Go-go has come to occupy a central place in the District’s cultural heart, and D.C is pretty much the only place on the planet to hear go-go. In the mid-‘80s, there were efforts to cross go-go over into the broader pop landscape (most notably, the disastrous 1986 movie Good to Go), but they fell short of the mark. Go-go shrugged off the lack of blow-up and kept right on go-going where it was born, rest of the world be damned. And there’s also this: go-go is unabashedly black music, and once you leave Capitol Hill, D.C. is an unabashedly black city (or, at least, was when go-go took off).
The other piece of that equation is that Brown single-handedly hit upon the go-go formula, and was venerated for it by generations of musicians and fans. Brown, a local guitarist and bandleader, took to adding Afro-Cuban percussion to his band’s mélange of R&B and jazz in the ‘70s, and lit up the local clubs. He had a good-sized national hit with the new sound, “Bustin’ Loose”, in 1979. From that one song and his band’s local rep, a mini-genre was born.
Brown didn’t have any more national hits, but didn’t much need any. He kept his band performing for decades, and would come to be known as the “Godfather of Go-Go”. Brown was so respected and beloved by go-go fans, the city held a public ceremony in his honor after he joined he ancestors this spring at age 75; it had already named a street in the entertainment district after him.

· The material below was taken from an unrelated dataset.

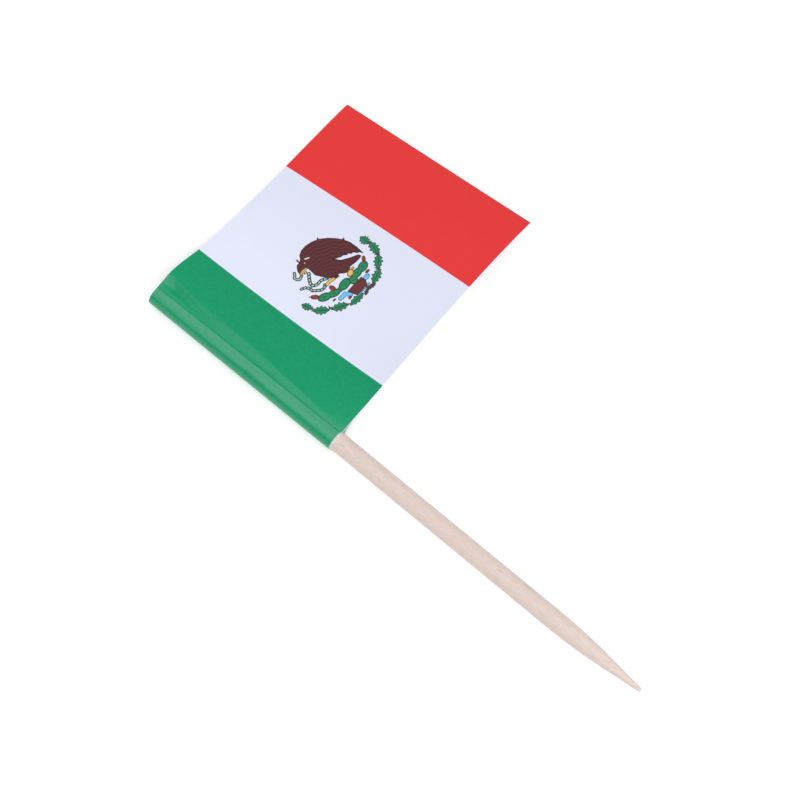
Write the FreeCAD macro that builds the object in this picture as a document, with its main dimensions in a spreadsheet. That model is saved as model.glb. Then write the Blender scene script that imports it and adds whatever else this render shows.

So it’s a shame that Brown wasn’t around to read the love, knowledge and understanding go-go, and black D.C. by extension, receive in Natalie Hopkinson’s Go-Go Live: The Musical Life and Death of a Chocolate City, which was published just after he passed. Hopkinson, who fell under the sway as a student at Howard University, writes well enough about the music itself, but her true concern is its relationship with its ancestral home, and the call-and-response between the genre, its audience, and the changes to urban America in general and D.C. in particular over the last 30 years.